Not exempt from the FFL requirement are weapon transfers involving stepparents, siblings, cousins, aunts, uncles or in-laws.

Transfers between spouses or domestic partners likewise must go through dealers, and the receiving spouse or partner must have a safety certificate. A firearm may only have one registered owner, who must go through a background check.

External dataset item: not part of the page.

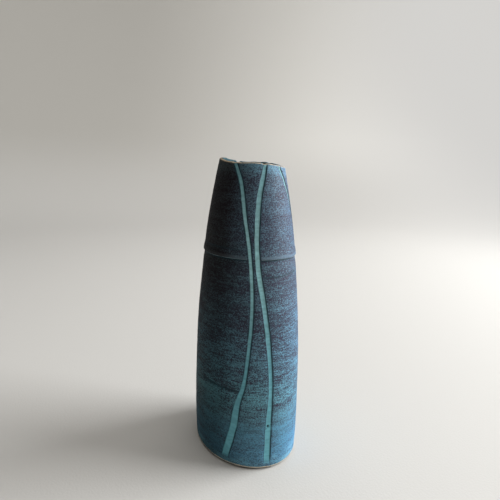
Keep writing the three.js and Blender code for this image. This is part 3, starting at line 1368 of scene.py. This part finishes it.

The safety-certificate requirement does not apply to estate executors or administrators in temporary possession of firearms pending distribution. But trustees get no such exemption and must, until the state law is changed, obtain certificates.

Transporting firearms

If an executor, administrator or trustee transports firearms to a dealer for processing or a recipient takes a weapon home, another set of requirements kicks in:

  • He or she must be a U.S. citizen 18 or older who permanently or temporarily lives in California and is legally qualified to possess the firearms being carried.
  • Handguns must be unloaded and in a locked container (this does not include the glove compartment but does include the trunk of a car). Shotguns and rifles need not be carried in a locked container but must be concealed, typically in an unlocked carrying case. Ammo must be carried apart from the firearms.

Closing advice to executors

  1. Locate and identify each firearm in the estate immediately. Keep those weapons in a secure location, preferably a locked safe, until transfers are legally completed.
  2. Because transfer of severely restricted firearms (assault rifles, sawed-off shotguns, etc.) in California is virtually impossible, arrange for disposal of such weapons by removal from the state, sale to an FFL, destruction or relinquishment to law enforcement.
  3. If you have any doubts whether a would-be recipient can legally possess the firearm he or she is bequeathed, go through an FFL regardless of other exemptions. For safety and simplicity, this should be the rule rather than the exception.

Before accepting the responsibility of being an executor of a will or trustee of a trust involving the transfer of firearms, know that you must become familiar with all laws relating to the storage, transportation and transfer of guns to beneficiaries. Always err on the side of being conservative and safe. The consequences of not doing so are too extreme.